▶ [WORK TO BE COMPLETED] Copy out the lines that include the word "this".

▶ [EXTRACTED MATERIAL]
=======

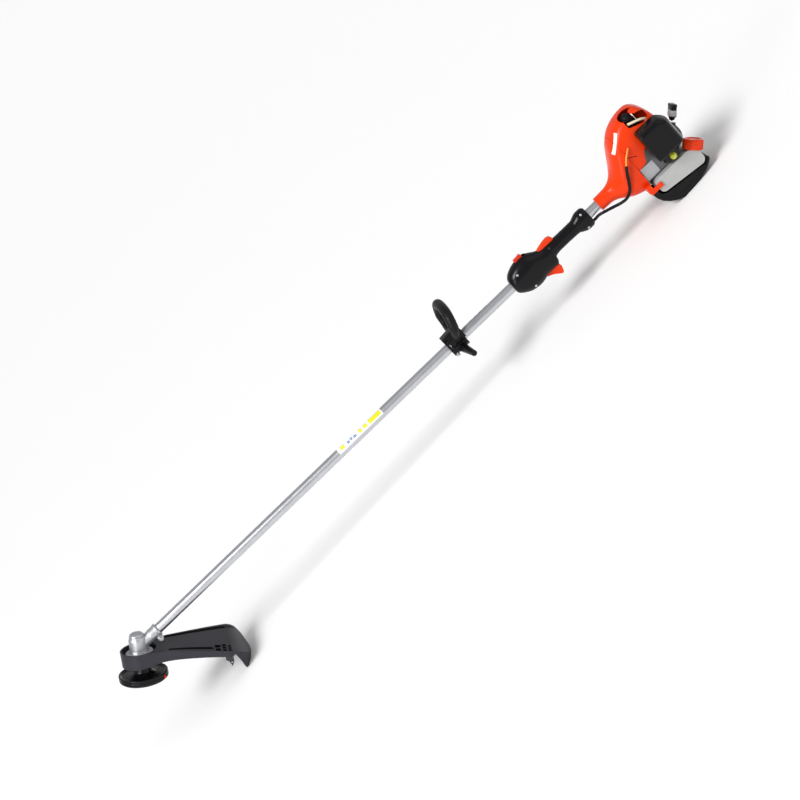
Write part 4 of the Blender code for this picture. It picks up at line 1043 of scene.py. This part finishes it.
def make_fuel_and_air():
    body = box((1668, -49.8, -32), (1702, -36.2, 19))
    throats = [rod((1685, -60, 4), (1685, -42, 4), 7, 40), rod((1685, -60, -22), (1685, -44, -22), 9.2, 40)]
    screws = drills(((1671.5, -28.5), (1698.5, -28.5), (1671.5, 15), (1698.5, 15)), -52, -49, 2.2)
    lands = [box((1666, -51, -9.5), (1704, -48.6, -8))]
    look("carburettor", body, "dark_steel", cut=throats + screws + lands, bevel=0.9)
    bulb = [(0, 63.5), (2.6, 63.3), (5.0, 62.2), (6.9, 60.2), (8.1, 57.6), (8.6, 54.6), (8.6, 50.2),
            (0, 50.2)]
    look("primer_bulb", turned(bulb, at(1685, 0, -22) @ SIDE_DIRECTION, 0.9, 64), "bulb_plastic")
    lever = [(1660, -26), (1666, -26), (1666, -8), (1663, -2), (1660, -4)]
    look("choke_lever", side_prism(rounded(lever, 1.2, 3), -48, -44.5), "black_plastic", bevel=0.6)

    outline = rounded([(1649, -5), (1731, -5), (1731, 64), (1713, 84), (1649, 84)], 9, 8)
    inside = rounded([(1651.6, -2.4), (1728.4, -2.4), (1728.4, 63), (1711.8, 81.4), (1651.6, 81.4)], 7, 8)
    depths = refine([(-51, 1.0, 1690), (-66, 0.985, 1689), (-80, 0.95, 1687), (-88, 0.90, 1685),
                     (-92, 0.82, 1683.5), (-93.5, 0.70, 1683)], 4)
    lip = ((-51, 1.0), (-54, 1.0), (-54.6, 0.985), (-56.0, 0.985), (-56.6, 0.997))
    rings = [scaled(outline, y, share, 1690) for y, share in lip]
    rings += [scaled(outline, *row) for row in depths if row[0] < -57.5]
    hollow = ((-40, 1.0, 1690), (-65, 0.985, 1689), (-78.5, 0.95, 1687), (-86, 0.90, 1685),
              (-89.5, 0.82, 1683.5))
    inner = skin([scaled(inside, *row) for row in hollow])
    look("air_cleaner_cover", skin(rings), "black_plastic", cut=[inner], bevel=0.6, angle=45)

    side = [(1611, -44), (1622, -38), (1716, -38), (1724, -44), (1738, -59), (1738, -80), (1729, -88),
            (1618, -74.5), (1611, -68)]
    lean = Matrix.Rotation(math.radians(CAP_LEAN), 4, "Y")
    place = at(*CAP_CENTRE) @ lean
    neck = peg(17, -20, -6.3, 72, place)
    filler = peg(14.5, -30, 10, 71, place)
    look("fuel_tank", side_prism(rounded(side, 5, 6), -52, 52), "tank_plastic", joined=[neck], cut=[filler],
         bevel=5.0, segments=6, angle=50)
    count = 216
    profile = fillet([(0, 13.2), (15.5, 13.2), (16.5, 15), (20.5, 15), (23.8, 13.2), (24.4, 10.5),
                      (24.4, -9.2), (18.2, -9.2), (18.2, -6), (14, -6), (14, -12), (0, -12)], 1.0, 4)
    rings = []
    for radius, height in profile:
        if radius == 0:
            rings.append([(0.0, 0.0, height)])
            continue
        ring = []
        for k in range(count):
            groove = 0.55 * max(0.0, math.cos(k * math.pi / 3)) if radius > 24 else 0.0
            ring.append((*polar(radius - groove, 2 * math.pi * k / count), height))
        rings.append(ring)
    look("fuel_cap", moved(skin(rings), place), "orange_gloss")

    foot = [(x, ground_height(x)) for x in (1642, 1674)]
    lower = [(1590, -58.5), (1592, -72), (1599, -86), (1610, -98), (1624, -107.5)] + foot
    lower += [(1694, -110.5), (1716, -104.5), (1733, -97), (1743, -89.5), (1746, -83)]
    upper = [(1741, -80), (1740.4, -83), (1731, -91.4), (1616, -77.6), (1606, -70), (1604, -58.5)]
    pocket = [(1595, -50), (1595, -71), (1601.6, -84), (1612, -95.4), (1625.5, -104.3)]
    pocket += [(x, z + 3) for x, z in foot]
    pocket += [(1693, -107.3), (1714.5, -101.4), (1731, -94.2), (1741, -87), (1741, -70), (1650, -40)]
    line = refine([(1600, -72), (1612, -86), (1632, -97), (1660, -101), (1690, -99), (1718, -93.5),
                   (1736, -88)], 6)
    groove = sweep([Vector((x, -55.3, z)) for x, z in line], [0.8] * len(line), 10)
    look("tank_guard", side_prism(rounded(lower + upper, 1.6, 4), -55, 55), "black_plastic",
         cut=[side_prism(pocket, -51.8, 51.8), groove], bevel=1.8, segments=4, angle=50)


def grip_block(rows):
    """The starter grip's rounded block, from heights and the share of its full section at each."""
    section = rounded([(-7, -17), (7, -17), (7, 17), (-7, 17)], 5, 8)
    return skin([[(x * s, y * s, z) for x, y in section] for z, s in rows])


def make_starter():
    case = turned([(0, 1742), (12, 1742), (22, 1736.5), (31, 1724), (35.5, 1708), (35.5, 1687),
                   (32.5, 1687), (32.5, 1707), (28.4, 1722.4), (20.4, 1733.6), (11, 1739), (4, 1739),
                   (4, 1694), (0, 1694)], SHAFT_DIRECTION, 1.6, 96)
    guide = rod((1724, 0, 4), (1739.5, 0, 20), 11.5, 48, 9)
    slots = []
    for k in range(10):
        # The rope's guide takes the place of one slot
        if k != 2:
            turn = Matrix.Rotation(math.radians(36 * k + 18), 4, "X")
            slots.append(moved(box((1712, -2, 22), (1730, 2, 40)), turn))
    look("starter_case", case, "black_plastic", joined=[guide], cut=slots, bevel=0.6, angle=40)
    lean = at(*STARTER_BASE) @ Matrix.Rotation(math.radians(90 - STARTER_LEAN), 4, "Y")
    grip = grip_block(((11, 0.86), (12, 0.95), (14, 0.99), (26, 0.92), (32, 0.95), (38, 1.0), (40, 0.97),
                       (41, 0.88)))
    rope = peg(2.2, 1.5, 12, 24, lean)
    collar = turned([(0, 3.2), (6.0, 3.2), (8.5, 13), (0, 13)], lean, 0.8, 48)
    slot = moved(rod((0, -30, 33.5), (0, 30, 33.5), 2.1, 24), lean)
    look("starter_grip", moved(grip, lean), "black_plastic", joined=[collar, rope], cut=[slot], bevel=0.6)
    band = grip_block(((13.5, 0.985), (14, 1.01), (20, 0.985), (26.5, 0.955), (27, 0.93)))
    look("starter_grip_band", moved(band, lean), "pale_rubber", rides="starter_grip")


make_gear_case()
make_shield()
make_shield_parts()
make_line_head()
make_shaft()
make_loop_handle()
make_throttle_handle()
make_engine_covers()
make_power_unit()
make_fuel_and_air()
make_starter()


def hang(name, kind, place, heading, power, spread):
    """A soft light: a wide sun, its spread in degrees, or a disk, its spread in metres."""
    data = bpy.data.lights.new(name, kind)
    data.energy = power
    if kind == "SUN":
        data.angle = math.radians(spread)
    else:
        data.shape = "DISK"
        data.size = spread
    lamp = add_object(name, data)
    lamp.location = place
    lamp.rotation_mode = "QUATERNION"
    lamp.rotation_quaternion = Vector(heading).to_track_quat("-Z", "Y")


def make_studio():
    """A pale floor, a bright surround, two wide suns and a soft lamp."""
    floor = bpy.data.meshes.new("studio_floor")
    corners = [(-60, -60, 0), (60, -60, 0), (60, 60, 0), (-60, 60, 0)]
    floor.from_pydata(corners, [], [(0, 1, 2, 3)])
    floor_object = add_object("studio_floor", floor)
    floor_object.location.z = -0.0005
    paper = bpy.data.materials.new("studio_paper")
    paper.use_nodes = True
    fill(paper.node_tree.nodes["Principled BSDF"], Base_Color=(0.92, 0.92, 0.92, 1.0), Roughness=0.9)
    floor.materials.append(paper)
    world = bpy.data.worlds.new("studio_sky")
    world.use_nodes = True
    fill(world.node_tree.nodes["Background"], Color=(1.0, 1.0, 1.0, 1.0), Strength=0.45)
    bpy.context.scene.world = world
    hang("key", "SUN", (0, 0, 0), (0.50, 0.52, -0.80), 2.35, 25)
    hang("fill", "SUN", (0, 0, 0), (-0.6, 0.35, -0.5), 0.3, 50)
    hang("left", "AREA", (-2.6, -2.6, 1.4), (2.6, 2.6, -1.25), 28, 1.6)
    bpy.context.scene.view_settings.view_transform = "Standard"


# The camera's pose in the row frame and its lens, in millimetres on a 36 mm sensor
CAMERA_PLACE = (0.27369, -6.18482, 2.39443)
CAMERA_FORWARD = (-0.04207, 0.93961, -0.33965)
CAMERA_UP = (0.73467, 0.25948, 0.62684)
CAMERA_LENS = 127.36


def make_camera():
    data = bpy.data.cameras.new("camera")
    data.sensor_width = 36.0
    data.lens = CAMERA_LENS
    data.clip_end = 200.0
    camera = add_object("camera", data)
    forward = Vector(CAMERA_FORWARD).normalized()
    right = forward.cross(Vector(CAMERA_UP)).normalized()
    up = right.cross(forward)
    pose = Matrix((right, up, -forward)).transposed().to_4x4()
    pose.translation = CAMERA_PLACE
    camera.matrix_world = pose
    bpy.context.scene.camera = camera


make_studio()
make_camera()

=======

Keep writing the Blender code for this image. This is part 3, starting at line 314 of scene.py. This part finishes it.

=======

▶ [WRITTEN RESPONSE]
Write part 4 of the Blender code for this picture. It picks up at line 1043 of scene.py. This part finishes it.
Keep writing the Blender code for this image. This is part 3, starting at line 314 of scene.py. This part finishes it.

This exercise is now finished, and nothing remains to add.